[THE REQUEST]: The entries below contain a line with "hinge_screws(centre_x, True, lid_slot_angles[name])" and a line with "bpy.data.objects.remove(obj)". Quote exactly those two lines and all lines between them.

══ GIVEN DATA

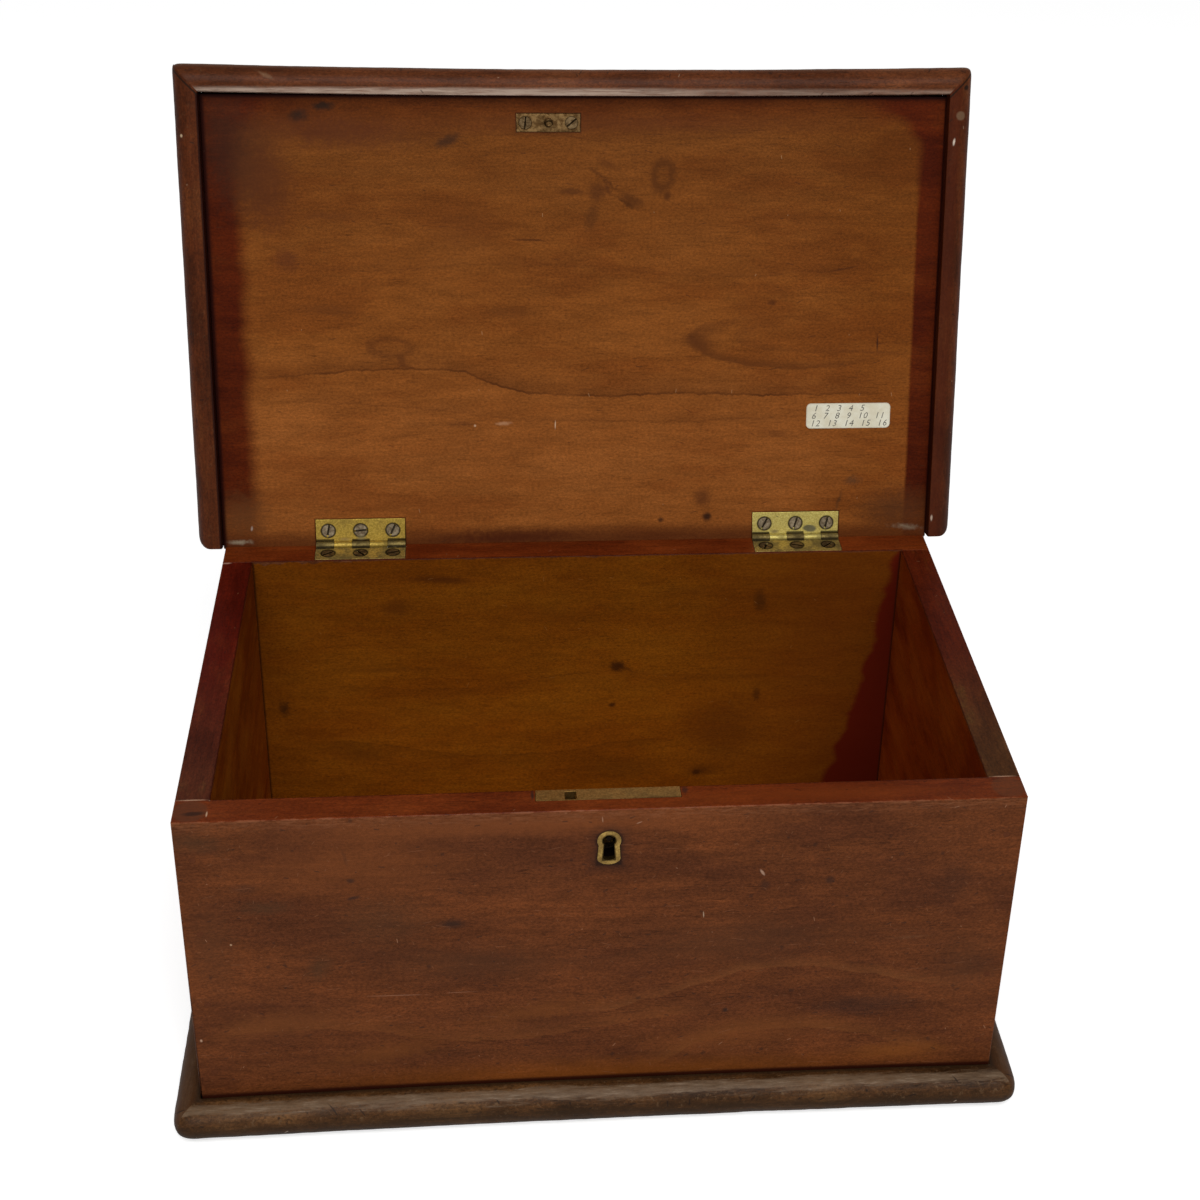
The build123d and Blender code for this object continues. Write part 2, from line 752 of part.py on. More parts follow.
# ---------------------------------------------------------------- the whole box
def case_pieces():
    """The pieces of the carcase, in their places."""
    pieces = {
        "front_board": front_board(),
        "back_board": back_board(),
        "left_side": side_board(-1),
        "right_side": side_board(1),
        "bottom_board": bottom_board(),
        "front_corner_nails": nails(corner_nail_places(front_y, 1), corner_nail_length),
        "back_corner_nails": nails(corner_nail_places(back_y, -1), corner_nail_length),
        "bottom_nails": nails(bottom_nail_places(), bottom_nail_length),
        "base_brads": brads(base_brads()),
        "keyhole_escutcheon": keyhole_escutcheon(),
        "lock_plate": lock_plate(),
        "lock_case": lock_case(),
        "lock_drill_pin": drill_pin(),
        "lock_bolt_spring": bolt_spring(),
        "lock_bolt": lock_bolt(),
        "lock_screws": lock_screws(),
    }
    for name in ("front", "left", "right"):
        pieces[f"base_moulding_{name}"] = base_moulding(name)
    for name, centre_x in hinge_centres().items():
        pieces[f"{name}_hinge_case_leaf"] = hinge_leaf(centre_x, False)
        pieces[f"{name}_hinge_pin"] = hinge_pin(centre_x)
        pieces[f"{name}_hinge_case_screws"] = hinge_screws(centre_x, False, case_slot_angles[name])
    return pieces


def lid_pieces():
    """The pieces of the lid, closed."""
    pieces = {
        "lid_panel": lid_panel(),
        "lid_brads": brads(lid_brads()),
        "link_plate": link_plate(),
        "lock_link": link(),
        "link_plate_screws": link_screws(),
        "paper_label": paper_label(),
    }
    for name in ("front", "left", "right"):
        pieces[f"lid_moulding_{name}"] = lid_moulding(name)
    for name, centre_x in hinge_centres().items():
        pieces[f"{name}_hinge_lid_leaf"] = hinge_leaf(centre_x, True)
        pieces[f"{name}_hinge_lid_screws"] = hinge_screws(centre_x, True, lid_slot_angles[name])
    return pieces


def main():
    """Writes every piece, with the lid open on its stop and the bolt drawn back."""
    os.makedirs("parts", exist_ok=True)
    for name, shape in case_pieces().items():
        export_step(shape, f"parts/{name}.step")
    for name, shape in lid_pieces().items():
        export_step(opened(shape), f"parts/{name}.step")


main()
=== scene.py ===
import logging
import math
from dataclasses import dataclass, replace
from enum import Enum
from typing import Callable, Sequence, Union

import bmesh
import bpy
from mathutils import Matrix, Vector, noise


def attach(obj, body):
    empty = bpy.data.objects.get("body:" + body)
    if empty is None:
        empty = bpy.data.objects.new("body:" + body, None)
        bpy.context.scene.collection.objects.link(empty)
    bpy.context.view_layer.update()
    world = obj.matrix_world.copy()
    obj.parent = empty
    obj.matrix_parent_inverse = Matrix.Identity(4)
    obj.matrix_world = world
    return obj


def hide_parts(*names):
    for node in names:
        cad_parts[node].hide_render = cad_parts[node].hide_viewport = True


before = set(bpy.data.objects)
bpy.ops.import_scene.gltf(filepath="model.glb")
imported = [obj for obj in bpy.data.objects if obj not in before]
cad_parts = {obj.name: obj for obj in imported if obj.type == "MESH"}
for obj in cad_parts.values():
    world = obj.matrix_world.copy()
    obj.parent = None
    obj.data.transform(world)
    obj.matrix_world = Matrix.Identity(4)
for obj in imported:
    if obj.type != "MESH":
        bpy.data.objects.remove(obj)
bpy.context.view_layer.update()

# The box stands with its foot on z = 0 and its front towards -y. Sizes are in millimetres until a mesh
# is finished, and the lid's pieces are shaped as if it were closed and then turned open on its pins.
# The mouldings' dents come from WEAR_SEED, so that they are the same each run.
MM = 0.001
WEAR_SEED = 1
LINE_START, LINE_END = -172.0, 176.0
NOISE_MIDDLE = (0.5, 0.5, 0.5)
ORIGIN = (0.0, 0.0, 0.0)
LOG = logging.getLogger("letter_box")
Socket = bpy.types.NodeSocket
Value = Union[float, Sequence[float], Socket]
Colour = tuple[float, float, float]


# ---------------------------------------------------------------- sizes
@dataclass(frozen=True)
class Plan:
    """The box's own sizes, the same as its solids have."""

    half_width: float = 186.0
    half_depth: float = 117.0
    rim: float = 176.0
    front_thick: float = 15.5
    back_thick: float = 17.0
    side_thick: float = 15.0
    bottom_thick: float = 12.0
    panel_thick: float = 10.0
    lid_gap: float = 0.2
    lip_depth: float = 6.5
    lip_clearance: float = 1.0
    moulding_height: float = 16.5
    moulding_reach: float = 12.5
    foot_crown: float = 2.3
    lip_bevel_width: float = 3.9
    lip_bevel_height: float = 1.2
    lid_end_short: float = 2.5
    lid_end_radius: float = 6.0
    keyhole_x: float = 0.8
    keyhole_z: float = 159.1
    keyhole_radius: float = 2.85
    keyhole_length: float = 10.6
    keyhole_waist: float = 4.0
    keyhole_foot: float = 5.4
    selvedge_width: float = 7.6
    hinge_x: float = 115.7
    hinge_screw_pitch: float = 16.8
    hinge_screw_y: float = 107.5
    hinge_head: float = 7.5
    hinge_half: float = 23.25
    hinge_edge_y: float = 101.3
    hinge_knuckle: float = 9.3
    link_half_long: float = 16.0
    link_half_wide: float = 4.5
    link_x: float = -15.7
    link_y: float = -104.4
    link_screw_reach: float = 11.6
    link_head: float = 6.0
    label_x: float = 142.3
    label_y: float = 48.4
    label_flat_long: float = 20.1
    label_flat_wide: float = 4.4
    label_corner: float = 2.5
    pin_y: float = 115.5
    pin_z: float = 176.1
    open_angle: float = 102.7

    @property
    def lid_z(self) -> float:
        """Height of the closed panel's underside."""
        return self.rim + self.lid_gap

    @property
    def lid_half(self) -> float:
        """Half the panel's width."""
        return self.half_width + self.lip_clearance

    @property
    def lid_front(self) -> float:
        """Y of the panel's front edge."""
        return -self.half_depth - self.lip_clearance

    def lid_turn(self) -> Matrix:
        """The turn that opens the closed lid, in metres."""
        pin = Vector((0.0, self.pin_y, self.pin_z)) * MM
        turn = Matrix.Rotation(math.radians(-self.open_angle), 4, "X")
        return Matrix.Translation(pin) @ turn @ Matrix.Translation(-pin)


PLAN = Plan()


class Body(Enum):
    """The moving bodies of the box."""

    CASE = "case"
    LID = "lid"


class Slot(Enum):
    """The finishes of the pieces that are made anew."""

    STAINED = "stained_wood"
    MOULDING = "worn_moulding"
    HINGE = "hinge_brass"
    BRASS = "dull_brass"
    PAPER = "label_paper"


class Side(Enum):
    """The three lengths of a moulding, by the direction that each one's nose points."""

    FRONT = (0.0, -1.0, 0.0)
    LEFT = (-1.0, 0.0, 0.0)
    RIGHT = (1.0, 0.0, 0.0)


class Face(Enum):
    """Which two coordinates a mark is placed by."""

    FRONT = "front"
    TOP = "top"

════
══ GIVEN DATA

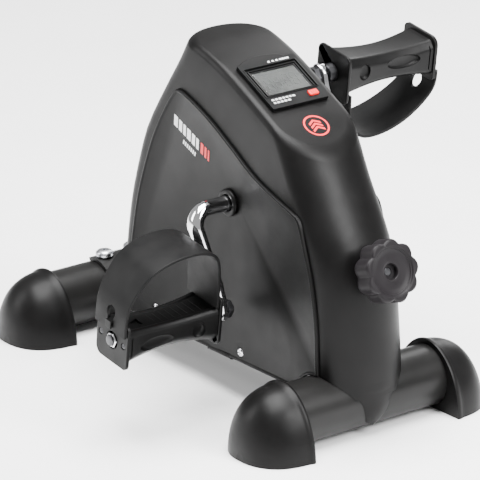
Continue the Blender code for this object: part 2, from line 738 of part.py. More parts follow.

════

[ANSWER FOR THE TASK]:
        pieces[f"{name}_hinge_lid_screws"] = hinge_screws(centre_x, True, lid_slot_angles[name])
    return pieces


def main():
    """Writes every piece, with the lid open on its stop and the bolt drawn back."""
    os.makedirs("parts", exist_ok=True)
    for name, shape in case_pieces().items():
        export_step(shape, f"parts/{name}.step")
    for name, shape in lid_pieces().items():
        export_step(opened(shape), f"parts/{name}.step")


main()
=== scene.py ===
import logging
import math
from dataclasses import dataclass, replace
from enum import Enum
from typing import Callable, Sequence, Union

import bmesh
import bpy
from mathutils import Matrix, Vector, noise


def attach(obj, body):
    empty = bpy.data.objects.get("body:" + body)
    if empty is None:
        empty = bpy.data.objects.new("body:" + body, None)
        bpy.context.scene.collection.objects.link(empty)
    bpy.context.view_layer.update()
    world = obj.matrix_world.copy()
    obj.parent = empty
    obj.matrix_parent_inverse = Matrix.Identity(4)
    obj.matrix_world = world
    return obj


def hide_parts(*names):
    for node in names:
        cad_parts[node].hide_render = cad_parts[node].hide_viewport = True


before = set(bpy.data.objects)
bpy.ops.import_scene.gltf(filepath="model.glb")
imported = [obj for obj in bpy.data.objects if obj not in before]
cad_parts = {obj.name: obj for obj in imported if obj.type == "MESH"}
for obj in cad_parts.values():
    world = obj.matrix_world.copy()
    obj.parent = None
    obj.data.transform(world)
    obj.matrix_world = Matrix.Identity(4)
for obj in imported:
    if obj.type != "MESH":
        bpy.data.objects.remove(obj)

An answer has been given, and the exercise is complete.